On February 5, 2015, we announced an agreement with American Tower Corporation (American Tower) pursuant to which American Tower will have the exclusive rights to lease and operate over 11,300 of our wireless towers for an upfront payment of $5.0 billion. Under the terms of the leases, American Tower will have exclusive rights to lease and operate the towers over an average term of approximately 28 years. As part of this transaction, we will also sell 165 towers for $0.1 billion. We will sublease capacity on the towers from American Tower for a minimum of 10 years at current market rates, with options to renew. As the leases expire, American Tower will have fixed-price purchase options to acquire these towers based on their anticipated fair market values at the end of the lease terms. We plan to account for the upfront payment primarily as prepaid rent and a portion as a financing obligation. This transaction, which is subject to customary closing conditions, is expected to close during the first half of 2015.

Other

During 2014 and 2013, we acquired various other wireless licenses and markets for cash consideration that was not significant. Additionally, during 2013, we obtained control of previously unconsolidated wireless partnerships, which were previously accounted for under the equity method and are now consolidated, which resulted in an immaterial gain. In 2013, we recorded $0.2 billion of goodwill as a result of these transactions.

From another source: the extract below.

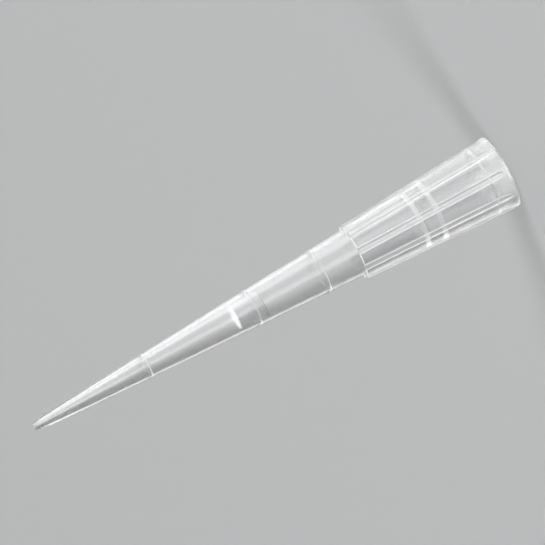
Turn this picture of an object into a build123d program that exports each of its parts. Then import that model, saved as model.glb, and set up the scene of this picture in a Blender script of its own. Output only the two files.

During 2012, we acquired various other wireless licenses and markets for cash consideration that was not significant and recorded $0.2 billion of goodwill as a result of these transactions.

Wireline

Access Line Sale

On February 5, 2015, we announced that we have entered into a definitive agreement with Frontier Communications Corporation (Frontier) pursuant to which Verizon will sell its local exchange business and related landline activities in California, Florida, and Texas, including FiOS Internet and Video customers, switched and special access lines and high-speed Internet service and long distance voice accounts in these three states for approximately $10.5 billion. The transaction, which includes the acquisition by Frontier of the equity interests of Verizon’s incumbent local exchange carriers (ILECs) in California, Florida and Texas, does not involve any assets or liabilities of Verizon Wireless. The assets and liabilities that will be sold are currently included in Verizon’s continuing operations. As part of the transaction, Frontier will assume $0.6 billion of indebtedness from Verizon. The transaction is subject to the satisfaction of certain closing conditions including, among others, receipt of state and federal telecommunications regulatory approvals, and we expect this transaction to close during the first half of 2016.

 

The transaction will result in Frontier acquiring approximately 1.5 million FiOS Internet subscribers, 1.2 million FiOS Video subscribers and the related ILEC businesses from Verizon. This business generated revenues of approximately $5.4 billion, excluding revenue with affiliates, for Verizon in 2013, which is the most recent year for which audited stand-alone financial statements are currently available.

HUGHES Telematics, Inc.

During July 2012, we acquired HUGHES Telematics, Inc. (HUGHES Telematics) for approximately $12 per share in cash for a total acquisition price of $0.6 billion. As a result of the transaction, HUGHES Telematics became a wholly-owned subsidiary of Verizon. The consolidated financial statements include the results of HUGHES Telematics’ operations from the date the acquisition closed. Upon closing, we recorded approximately $0.6 billion of goodwill, $0.1 billion of other intangibles, and assumed the debt obligations of HUGHES Telematics, which were approximately $0.1 billion as of the date of acquisition, and which were repaid by Verizon. Had this acquisition been completed on January 1, 2012, the results of the acquired operations of HUGHES Telematics would not have had a significant impact on the consolidated net income attributable to Verizon. The acquisition has accelerated our ability to bring more telematics offerings to market for existing and new customers.

The acquisition of HUGHES Telematics was accounted for as a business combination under the acquisition method. The cost of the acquisition was allocated to the assets and liabilities acquired based on their fair values as of the close of the acquisition, with the excess amount being recorded as goodwill.

Other

On July 1, 2014, we sold a non-strategic Wireline business, which provides communications solutions to a variety of government agencies for net cash proceeds of $0.1 billion and recorded an immaterial gain.

Other

On October 7, 2014, Redbox Instant by Verizon, a venture between Verizon and Redbox Automated Retail, LLC (Redbox), a wholly-owned subsidiary of Outerwall Inc., ceased providing service to its customers. In accordance with an agreement between the parties, Redbox withdrew from the venture on October 20, 2014 and Verizon wound down and dissolved the venture during the fourth quarter of 2014. As a result of the termination of the venture, we recorded a pre-tax loss of $0.1 billion in the fourth quarter of 2014.

During February 2014, Verizon acquired a business dedicated to the development of Internet Protocol (IP) television for cash consideration that was not significant.

During the fourth quarter of 2013, Verizon acquired an industry leader in content delivery networks for $0.4 billion. Upon closing, we recorded $0.3 billion of goodwill. Additionally, we acquired a technology company for cash consideration that was not significant. The consolidated financial statements include the results of the operations of each of these acquisitions from the date each acquisition closed.